Aviva in talks to buy Friends Life for £5.6bn

This article is more than 9 years old
If finalised, the new company will be the UK’s biggest insurance and savings firm and will launch with 16 million customers

Aviva is in talks to buy Friends Life in a £5.6bn takeover that marks the life assurance industry’s first major reaction to the pension reforms unveiled by chancellor George Osborne in the spring. The new company would start life with 16m customers and be the UK’s biggest insurance and savings business.

The all-share bid – announced after the stock market closed – would be pitched at 399p per Friends Life share, 15% above today’s closing price of 347p. Agreement between the two FTSE 100 firms is not yet final, but talks are advanced.

If it happens, the takeover will be the biggest in the industry since Aviva was formed a decade and a half ago from the merger of Norwich Union and CGU, which was itself the product of the combination of Commercial Union and General Accident.

Osborne abolished the requirement for pensioners to use their pension pot to buy an annuity, which provides a guaranteed regular income during retirement. That overhaul has prompted a sharp fall in the sale of annuities, a core part of Friends Life’s business, though chief executive Andy Briggs argued the group was well-placed to capitalise on individuals’ greater freedom to shop around for pension products.

But Clive Cowdery, who founded the company as Resolution Group in 2009, is understood to have been sceptical about such a go-it-alone strategy and preferred a sale on the right terms. Cowdery led the consolidation of Friends Provident, BUPA Life and Axa’s UK life pensions business that created Friends Life.

He left the board this year but his Resolution operation retained an influence via a so-called “value share,” essentially a founder’s share with enhanced rights. A spokeman for Resolution said: “The possible offer would bring Resolution’s UK Life Project to a successful conclusion.”

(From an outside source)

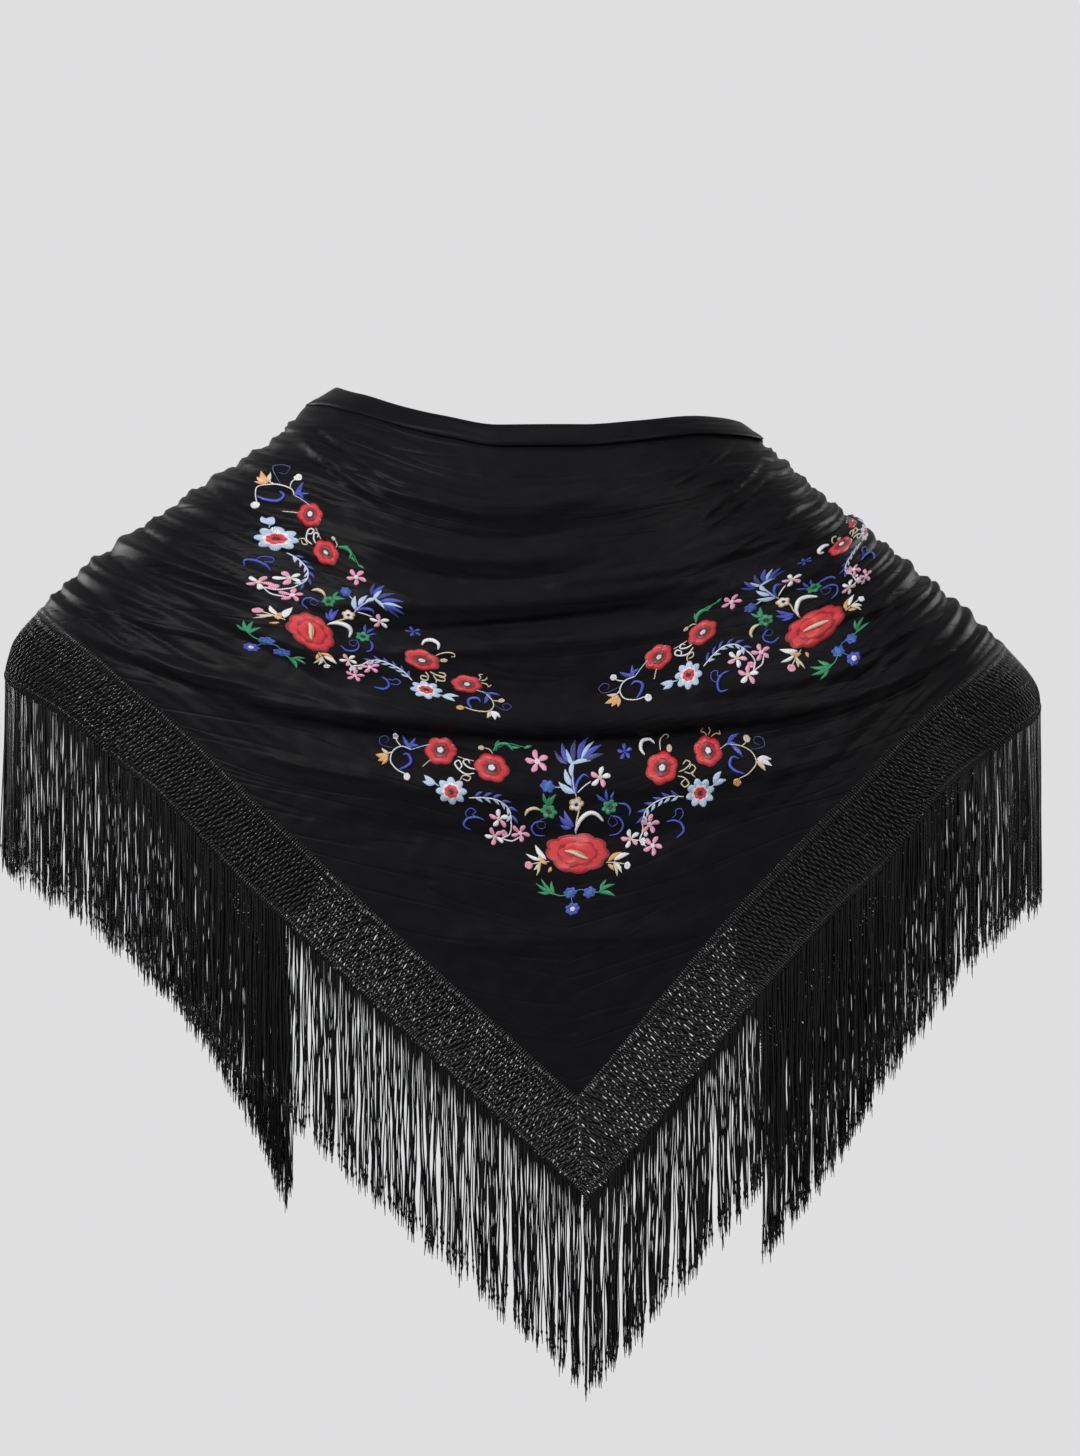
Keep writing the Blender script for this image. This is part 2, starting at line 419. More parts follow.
# Stems, scrolls and crescents, in mm, lifted off the cloth. A pearled cord is a row of small stitches.
Cord = namedtuple("Cord", "colour width ends pearled points lift", defaults=[0.12])
CORDS = [
    Cord("white", 1.1, 0.8, False, [(-48, 22), (-48, 16), (-50, 10), (-56, 6)]),
    Cord("white", 1.1, 0.8, False, [(-56, 6), (-48, 5), (-42, 9)]),
    Cord("white", 1.1, 0.8, False, [(49, 20), (50, 12), (48, 5), (53, 0)]),
    Cord("white", 1.1, 0.8, False, [(48, 5), (44, 5.5), (40, 7)]),
    Cord("royal_blue", 2.1, 0.3, False, [(-68, 19.5), (-74, 21.5), (-81, 20), (-84, 14.5), (-79, 10.5)]),
    Cord(
        "royal_blue", 1.0, 0.5, True,
        [(-81, 20), (-82, 25), (-78, 28.5), (-74.5, 26), (-77, 23), (-73, 22)],
    ),
    Cord("royal_blue", 2.1, 0.3, False, [(68, 18.5), (74, 19.5), (80, 17), (82, 11), (76.5, 5.5)]),
    Cord("royal_blue", 1.0, 0.5, True, [(78, 19), (81, 24), (79, 28), (75, 27), (75, 23.5), (72, 21)]),
    Cord("royal_blue", 1.6, 0.3, False, [(-24, 24), (-30, 22.5), (-33, 17.5), (-30, 12.5), (-23, 12.5)]),
    Cord("dark_blue", 1.0, 0.5, True, [(-24, 24), (-23, 20), (-26.5, 18), (-29, 21), (-26, 25), (-22, 27)]),
    Cord("royal_blue", 1.6, 0.3, False, [(25, 26), (31, 24), (34.5, 18), (31, 12), (24, 11)]),
    Cord("dark_blue", 1.0, 0.5, True, [(25, 26), (23, 21), (26.5, 18), (30, 20.5), (27, 25), (24, 27)]),
    Cord("cream", 2.8, 0.25, False, [(-26, 32.5), (-31, 33.5), (-35.5, 31), (-37.5, 26.5)]),
    Cord("royal_blue", 2.0, 0.3, False, [(30, 35), (36, 33.5), (39.5, 29), (39, 24.5)]),
    Cord("white", 3.4, 0.30, False, [(-1.5, 17), (2, 25), (8, 29.5), (14, 28.5), (19.5, 22.5)]),
    Cord("cream", 1.2, 0.8, False, [(-1.0, 15), (-0.5, 24), (1.5, 33)]),
    Cord("light_blue", 1.2, 0.8, False, [(-0.5, 43), (-2.5, 50), (-3.5, 60), (-3.5, 68)]),
    Cord("royal_blue", 2.4, 0.25, False, [(-1.5, 45), (0, 53), (4.5, 58), (8.5, 56)]),
    Cord("light_blue", 0.9, 0.8, True, [(-16, 51), (-10, 51), (-4, 47)]),
    Cord("white", 0.9, 0.8, False, [(10, 53), (5, 50), (0, 46)]),
    Cord("cream", 0.8, 0.8, True, [(-86, 68), (-80, 66), (-74, 65)]),
    Cord(
        "white", 1.3, 0.6, False,
        [(-74, 56), (-80, 55), (-85, 58), (-88, 63), (-85, 65), (-83, 61), (-86, 58)],
    ),
    Cord("white", 1.3, 0.6, False, [(-73, 59), (-78, 60), (-82, 64), (-79, 66), (-77, 63)]),
    Cord("cream", 1.1, 0.6, False, [(-85, 50), (-82, 54), (-77, 53), (-79, 50), (-83, 51.5)]),
    Cord("cream", 1.2, 0.6, False, [(75, 52), (80, 51), (84, 47), (81, 44.5), (78, 47), (81, 50)]),
    Cord("cream", 1.2, 0.6, False, [(76, 55), (81, 57), (85, 61), (82, 63), (79, 60)]),
    Cord("cream", 1.1, 0.6, False, [(80, 55), (86, 54), (89, 58), (86, 60), (84, 57)]),
    Cord("cream", 1.0, 0.6, False, [(89, 51), (86, 54), (88, 56)]),
    Cord("white", 3.0, 0.30, False, [(50, 67.5), (47, 72), (48.5, 77), (53.5, 78.5), (58, 75)]),
    Cord("cream", 1.0, 0.7, False, [(62, 70), (62, 77), (65, 82), (68.5, 81), (67.5, 78.5)]),
    Cord("cream", 0.9, 0.6, False, [(99, 80), (97, 83.5), (94, 84), (95, 87)]),
    Cord("cream", 0.9, 0.6, False, [(100, 81), (101, 85), (99, 88)]),
    Cord("cream", 0.9, 0.6, False, [(102, 80), (106, 83), (109, 82.5), (108, 86)]),
    Cord("green", 2.8, 0.30, False, [(-60, 73), (-55, 78.5), (-48.5, 79), (-45, 74.5)]),
    Cord("green", 0.9, 0.7, True, [(-56, 76), (-48, 79.5), (-40, 78), (-33, 77)]),
    Cord("cream", 0.9, 0.7, False, [(-66, 75), (-62, 74), (-60, 71)]),
    Cord("light_blue", 0.8, 0.8, True, [(-88, 76), (-98, 77), (-108, 76), (-120, 73)]),
    Cord("light_blue", 0.8, 0.8, True, [(108, 72), (114, 76), (122, 76)]),
    Cord(
        "white", 1.0, 0.8, False,
        [(-120, 73), (-128, 76), (-135, 73), (-137, 66), (-132, 59), (-125, 55)],
    ),
    Cord("white", 0.9, 0.8, False, [(-128, 76), (-131, 80), (-132, 84)]),
    Cord("white", 0.9, 0.8, False, [(-135, 73), (-139, 72)]),
    Cord(
        "royal_blue", 2.6, 0.30, False,
        [(-131, 59), (-125, 60.5), (-120.5, 64), (-122.5, 69.5), (-127, 70)],
    ),
    Cord(
        "dark_blue", 1.0, 0.5, True,
        [(-133, 75), (-139, 77), (-145, 80), (-145, 85), (-140, 86), (-138, 82), (-141, 80)],
    ),
    Cord("cream", 1.0, 0.8, False, [(116, 76), (124, 76), (131, 73), (134, 66), (129, 58), (122, 53)]),
    Cord("cream", 0.9, 0.8, False, [(124, 76), (127, 79), (128, 82)]),
    Cord("royal_blue", 2.6, 0.30, False, [(126, 57), (119, 58), (115, 62), (117, 67.5), (122, 67)]),
    Cord(
        "dark_blue", 1.0, 0.5, True,
        [(130, 75), (135, 76), (140, 79), (139, 84), (134, 84), (133, 80), (137, 79)],
    ),
    Cord("cream", 0.9, 0.8, True, [(-112, 60), (-107, 64), (-104, 66)]),
    Cord("light_blue", 0.9, 0.8, False, [(-100, 45), (-104, 48)]),
    Cord("light_blue", 0.9, 0.8, False, [(101, 44), (104, 47)]),
    Cord("cream", 1.0, 0.8, False, [(-20, -7), (-27, -9), (-35, -12)]),
    Cord("cream", 1.0, 0.8, False, [(22, -9), (29, -10), (38, -12)]),
    Cord("green", 1.0, 0.8, False, [(-20, -32), (-12, -32.5), (-5, -30)]),
    Cord("teal", 0.9, 0.8, True, [(-2, -29), (3, -28), (9, -30)]),
    Cord("green", 1.0, 0.8, False, [(12, -31), (17, -31.5), (22, -31)]),
    Cord("teal", 0.9, 0.8, True, [(-4, -33), (-3, -38)]),
    Cord("cream", 3.2, 0.25, False, [(-9, 3), (-3, 1), (3, -2.5), (8.5, -5)], 2.0),
    Cord("orange", 1.2, 0.40, False, [(-6, 3.4), (0, 1.4), (6, -2.2)], 2.9),
]
PEARL = 1.8
LEAF_SLENDER = 0.80
PETALS = 5
PETAL_WIDTH = 0.28
PETAL_GAP = 0.8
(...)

Aviva, seen for years as bureaucratic and lumbering, has been through a cost-cutting and restructuring programme in the past two years under chairman John McFarlane, soon to depart to Barclays, and chief executive Mark Wilson. The group sold its US life and annuity business last year for £1.7bn, as well as many other smaller overseas operations, to strengthen its balance sheet. Despite a steep cut in shareholders’ dividends, the overhaul has seen Aviva’s share price improve from 300p in March last year to 539p, giving the company the financial firepower to contemplate acquisitions again. After a takeover, Friends shareholders would own 26% of the enlarged Aviva group.

“The board of Aviva believes that the combination with Friends Life would deliver significantly higher cashflows enhanced by substantial synergies, principally through operating efficiencies in the combined back books and the removal of overlapping overheads,” said the company.

There will be no upfront gains for customers. Instead, the companies will argue that Friends Life’s 5 million policyholders and savers will benefit “from being part of a stronger and more diversified group with a wider product range”.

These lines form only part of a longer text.